The following morning after breakfast I stepped out dreading the the thought of bumping into Mr Persistence, fortunately he was not there so I proceeded to wander around the Medina. It was cleaner, friendlier and less chaotic than Casablanca but still had a very similar feel culturally. Still I did not feel that it was a location that would make me want to stay longer than 1 day which I had no intention of doing anyway.
I was making my way to the Kasbah and walked past a tour group who were having the history explained to them. There was a fellow trying to sell souvenirs but as soon as I walked past and he realised that I was not part of the tour group he started to follow me. Again persistence was his strong point but I continued to walk without acknowledging his presence and eventually he went away. Unfortunately for me his place was taken by a young apprentice who took up the chase. This guy was no more than 15 years old but showed all the skill and persistence of his older counterparts. After a short time I asked him if he would go away if I gave him the change in my pockets, he agreed, there was a couple of English 1 pound coins and 2 Euros so it was a reasonable sum, about 40 Dirhams when converted; apparently they use the coins to buy Dirhams off tourists as they depart Morocco. He kept his word and left in the other direction leaving me to go to the Kasbah in peace. The Kasbah is an amazing place, the artefacts in the museum dated back to the Roman days so BC. I couldn't imagine how much looting went on prior to them getting their act together and how many artefacts are sitting in private collections but I imagine that it happened more than once. There are no prizes for guessing what the earworm was walking around the Kasbah.
Kasbah aside, the beach front was very European so by the time I had been to the medina and the Kasbah there was not a lot left for me to do. I had not eaten since breakfast and did not really want to eat food from the small outlets unless it was fruit that I could peel. The restaurants along the beach front were certainly more reputable looking but I decided to eat later on the ferry, I had a big breakfast so I could wait.
Eventually it was time to leave so I grabbed my backpack and went to the bus stop. As usual I was accosted by someone who yelled out “Hola Amigo” to which I ignored completely and walked purposefully to the bus stop. One of the restaurants was selling beer, I had 45 minutes to kill so Indulged in Morocan beer which tasted like beer. The bus stop was only 100 metres away and the bus came about 15 minutes after I got there. Immediately the bus was descended upon by people who unloaded and offered their assistance to every passenger who had stupid tourist written on their forehead. One attempted to put my backpack on the bus but I was very insistent that I do it myself, I then kept a close eye on the side of the bus to ensure that my pack stayed there. Prior to the bus leaving a fellow approached me and asked me for a tip for the people who helped me load, I refused and told him that I loaded it myself. He then asked me who was going to ensure my luggage was still on the bus at the port, point taken I gave him my last 10 Dirham coin and to my relief my bag was there at the other end.

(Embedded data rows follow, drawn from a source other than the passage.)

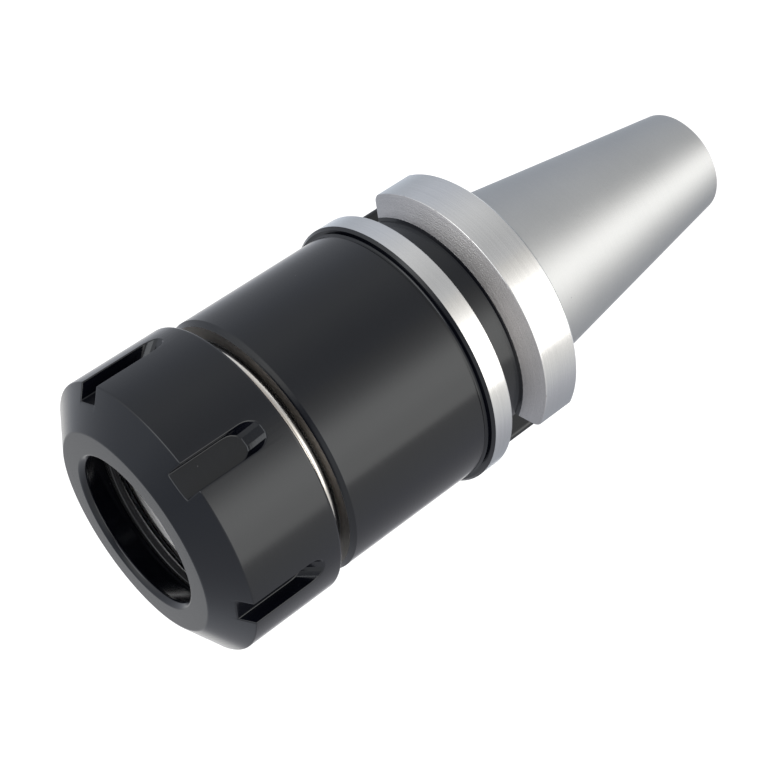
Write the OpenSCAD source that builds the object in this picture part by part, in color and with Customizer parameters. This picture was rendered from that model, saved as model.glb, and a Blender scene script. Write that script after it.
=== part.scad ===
// Collet chuck holder: a 7/24 steep-taper shank with a gripper flange, a
// cylindrical body, a tapered collet pocket and a slotted clamping nut.
// It stands on the small end of the taper, with the nut at the top.

/* [Taper shank] */
// Diameter of the taper at the gauge line
gauge_d = 44.45; // [44.45]
// Length of the taper from its small end to the gauge line
taper_length = 65.4; // [60:0.1:70]
// Diameter of the tap drill for the pull stud thread
stud_drill_d = 14; // [12:0.1:15]
// Depth at which the pull stud thread ends
stud_thread_end = 34; // [28:0.5:40]
// Diameter of the pilot that centres the pull stud
stud_pilot_d = 17; // [16:0.1:18]
// Depth of the pilot
stud_pilot_depth = 8; // [5:0.5:10]

/* [Gripper flange] */
// Outside diameter of the flange
flange_d = 63; // [60:0.1:66]
// Gauge line to the rear face of the flange
flange_rear = 2; // [1:0.1:3]
// Gauge line to the front face of the flange
flange_front = 27; // [25:0.1:29]
// Gauge line to the middle of the gripper groove
groove_middle = 16.6; // [16:0.1:17]
// Width of the gripper groove at the outside diameter
groove_width = 10; // [9:0.1:11]
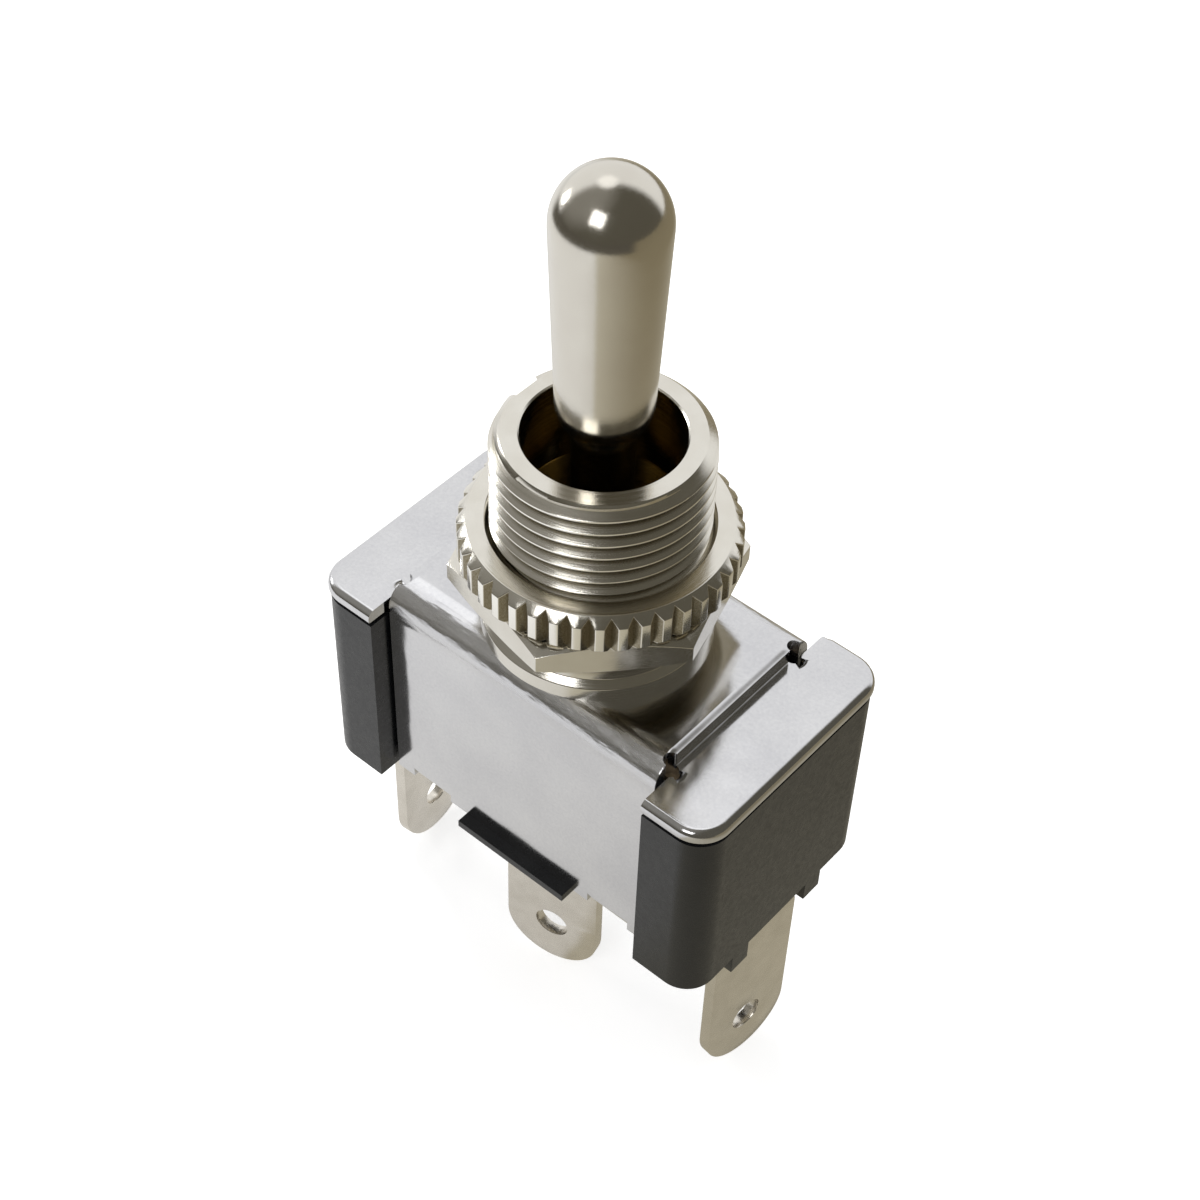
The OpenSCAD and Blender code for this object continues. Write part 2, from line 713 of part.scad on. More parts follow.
module cradle() {
  ear_top = bar_z + ear_w / 2;
  color([0.85, 0.68, 0.35])
  difference() {
    union() {
      translate([-ear_w / 2, -cradle_w / 2, foot_top]) cube([ear_w, cradle_w, cradle_t]);
      for (y = [-1, 1]) {
        translate([-ear_w / 2, y > 0 ? ears_w / 2 : -cradle_w / 2, foot_top]) cube([ear_w, cradle_t, bar_z - foot_top]);
        translate([0, y * (ears_w / 2 + cradle_t / 2), bar_z]) rotate([90, 0, 0]) cylinder(d = ear_w, h = cradle_t, center = true);
      }
    }
    translate([0, 0, bar_z]) rotate([90, 0, 0]) cylinder(r = trunnion_d / 2 + trunnion_gap, h = 2 * cradle_w, center = true);
    translate([0, 0, foot_top - eps]) cylinder(d = rivet_d, h = cradle_t + 2 * eps);
    translate([-ear_w, -ears_w, ear_top]) cube([2 * ear_w, 2 * ears_w, ear_w]);
  }
}

module cradle_rivet() {
  head_z = foot_top + cradle_t;
  color([0.85, 0.68, 0.35])
  union() {
    translate([0, 0, head_z]) cylinder(d1 = rivet_head_d, d2 = rivet_head_d - 0.6, h = rivet_head_h);
    translate([0, 0, base_base]) cylinder(d = rivet_d, h = head_z - base_base + eps);
    translate([0, 0, base_base - rivet_head_h]) cylinder(d1 = rivet_head_d - 0.6, d2 = rivet_head_d, h = rivet_head_h);
  }
}

// A blade with a full-round end and a wire hole, hanging from the floor and twisted below it
module blade_slice(level) {
  translate([-blade_w / 2 + twist_step, -blade_t / 2 + twist_step, level])
    cube([blade_w - 2 * twist_step, blade_t - 2 * twist_step, twist_lap]);
}

module blade(twist) {
  end_r = blade_w / 2;
  neck_base = base_base - twist_h;
  difference() {
    union() {
      translate([-end_r, -blade_t / 2, base_base]) cube([blade_w, blade_t, floor_t + blade_t]);
      hull() {
        blade_slice(base_base + twist_lap);
        rotate(twist) blade_slice(neck_base - 2 * twist_lap);
      }
      rotate(twist) {
        translate([-end_r, -blade_t / 2, blade_end + end_r]) cube([blade_w, blade_t, neck_base - blade_end - end_r]);
        translate([0, 0, blade_end + end_r]) rotate([90, 0, 0]) cylinder(r = end_r, h = blade_t, center = true);
      }
    }
    rotate(twist) translate([0, 0, blade_end + hole_rise]) rotate([90, 0, 0])
      cylinder(d = wire_hole_d, h = 3 * blade_t, center = true);
  }
}

module common_terminal() {
  color([0.80, 0.77, 0.70])
  difference() {
    union() {
      translate([0, -common_y, 0]) blade(common_twist);
      translate([-blade_w / 2, -common_y - blade_t / 2, floor_z]) cube([blade_w, common_foot, blade_t]);
    }
    translate([0, 0, floor_z - eps]) cylinder(d = rivet_d, h = blade_t + 2 * eps);
  }
}

module side_terminal(side, twist) {
  color([0.80, 0.77, 0.70])
  difference() {
    union() {
      translate([side * side_x, -side_y, 0]) rotate(90) blade(twist);
      translate([side > 0 ? side_x + blade_t / 2 - side_foot : -side_x - blade_t / 2, -side_y - blade_w / 2, floor_z])
        cube([side_foot, blade_w, blade_t]);
    }
    translate([side * fixed_x, 0, floor_z - eps]) cylinder(d = fixed_d * 0.5, h = blade_t + 2 * eps);
  }
}

module left_terminal() {
  side_terminal(-1, left_twist);
}

module right_terminal() {
  side_terminal(1, -right_twist);
}

module fixed_contact(side) {
  color([0.86, 0.86, 0.84])
  translate([side * fixed_x, 0, 0]) {
    translate([0, 0, foot_top]) cylinder(d = fixed_d, h = fixed_top - foot_top);
    translate([0, 0, floor_z]) cylinder(d = fixed_d * 0.5, h = blade_t + eps);
  }
}

module fixed_contact_left() {
  fixed_contact(-1);
}

module fixed_contact_right() {
  fixed_contact(1);
}

base();
fibre_sheet();
frame();
bushing();
hex_nut();
serrated_nut();
cross_pin();
lever();
plunger();
plunger_spring();
saddle();
contact_bar();
moving_contact_left();
moving_contact_right();
cradle();
cradle_rivet();
common_terminal();
left_terminal();
right_terminal();
fixed_contact_left();
fixed_contact_right();
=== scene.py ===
"""A panel toggle switch: the finish and fine shape of each piece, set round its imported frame."""

import math

import bmesh
import bpy
from mathutils import Matrix, Vector


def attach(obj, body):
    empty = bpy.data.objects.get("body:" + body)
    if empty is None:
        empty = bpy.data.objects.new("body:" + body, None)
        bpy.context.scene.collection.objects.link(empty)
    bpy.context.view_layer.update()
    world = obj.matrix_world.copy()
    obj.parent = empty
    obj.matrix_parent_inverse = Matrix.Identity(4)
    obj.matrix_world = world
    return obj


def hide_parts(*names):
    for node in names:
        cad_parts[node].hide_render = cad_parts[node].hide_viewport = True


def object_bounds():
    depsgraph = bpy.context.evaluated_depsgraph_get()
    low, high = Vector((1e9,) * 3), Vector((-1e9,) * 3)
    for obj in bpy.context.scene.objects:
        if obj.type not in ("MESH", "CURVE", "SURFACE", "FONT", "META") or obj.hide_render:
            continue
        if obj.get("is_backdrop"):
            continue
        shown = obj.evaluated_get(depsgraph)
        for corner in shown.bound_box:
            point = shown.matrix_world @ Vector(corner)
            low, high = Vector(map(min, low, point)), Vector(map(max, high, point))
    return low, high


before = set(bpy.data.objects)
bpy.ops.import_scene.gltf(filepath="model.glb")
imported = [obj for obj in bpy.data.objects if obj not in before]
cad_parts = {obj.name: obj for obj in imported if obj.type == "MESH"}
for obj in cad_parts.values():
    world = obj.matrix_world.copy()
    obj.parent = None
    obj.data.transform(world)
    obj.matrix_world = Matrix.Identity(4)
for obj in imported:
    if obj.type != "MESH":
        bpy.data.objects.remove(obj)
cad_size = [list(corner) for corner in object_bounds()]


# ---- Base ----
# The base is one phenolic moulding: two end blocks, a waist between the frame's walls, a ledge
# under each wall and four small feet. The frame's clinch tabs hold it from below.
# The pieces are drawn in millimetres, and MM turns those into metres.
MM = 0.001
SHARP = math.radians(28)
FLAT = math.radians(0.4)
BASE_BOTTOM = -22.9
BLOCK_IN = 10.0
BLOCK_FACE = 14.0
BLOCK_TOP = -10.0
SLACK = 0.01


def add(tree, kind, inputs=None, **settings):
    """A shader node with its settings, and its inputs set or linked."""
    made = tree.nodes.new("ShaderNode" + kind)
    for key, value in settings.items():
        setattr(made, key, value)
    for key, value in (inputs or {}).items():
        if isinstance(value, bpy.types.NodeSocket):
            tree.links.new(value, made.inputs[key])
        else:
            made.inputs[key].default_value = value
    return made


def new_material(name, colour, roughness, metallic=0.0):
    """A Principled material, its node tree, and the piece's own coordinates in millimetres."""
    made = bpy.data.materials.new(name)
    made.use_nodes = True
    tree = made.node_tree
    shader = tree.nodes["Principled BSDF"]
    shader.inputs["Base Color"].default_value = (*colour, 1)
    shader.inputs["Roughness"].default_value = roughness
    shader.inputs["Metallic"].default_value = metallic
    place = add(tree, "TexCoord").outputs["Object"]
    in_mm = add(tree, "VectorMath", {0: place, "Scale": 1000.0}, operation="SCALE").outputs[0]
    return made, tree, shader, in_mm


def noise(tree, place, scale, detail=2.0, roughness=0.5):
    """A noise texture's value, which keeps near 0.5."""
    inputs = {"Vector": place, "Scale": scale, "Detail": detail, "Roughness": roughness}
    return add(tree, "TexNoise", inputs).outputs["Fac"]


def stretched(tree, place, scale):
    """The place with each axis scaled, which draws a noise out along the least scaled one."""
    return add(tree, "Mapping", {"Vector": place, "Scale": scale}).outputs[0]


def remap(tree, value, low, high, to_low, to_high):
    """The value's range from low to high, carried over to another range."""
    return add(tree, "MapRange", {
        "Value": value, "From Min": low, "From Max": high, "To Min": to_low, "To Max": to_high,
    }).outputs[0]


def step(tree, value, low, high):
    """Goes smoothly from 0 to 1 as the value goes from low to high."""
    inputs = {"Value": value, "From Min": low, "From Max": high}
    return add(tree, "MapRange", inputs, interpolation_type="SMOOTHSTEP").outputs[0]


def maths(tree, operation, first, *others):
    """The values worked together from the left by one operation."""
    for value in others:
        first = add(tree, "Math", {0: first, 1: value}, operation=operation).outputs[0]
    return first


def product(tree, first, *others):
    """The values multiplied."""
    return maths(tree, "MULTIPLY", first, *others)


def vector_maths(tree, operation, first, second=None):
    """The node of one vector operation on one or two vectors."""
    inputs = {0: first} if second is None else {0: first, 1: second}
    return add(tree, "VectorMath", inputs, operation=operation)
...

I was glad to get onto the ferry but I was also still curious about going to Marrakesh, next time. I don't blame these people for trying to make a living and clearly persistence pays off. But when you don't want their help it is certainly annoying. The food on the ferry was quite appalling so I was still looking for lunch, it was actually getting close to dinner time but the ferry only took 1 hour so had to wait a little longer. I spent the night in a boarding house in Algeciras, I was booked on a bus for Sevilla the following day. Sleep was very easy that night.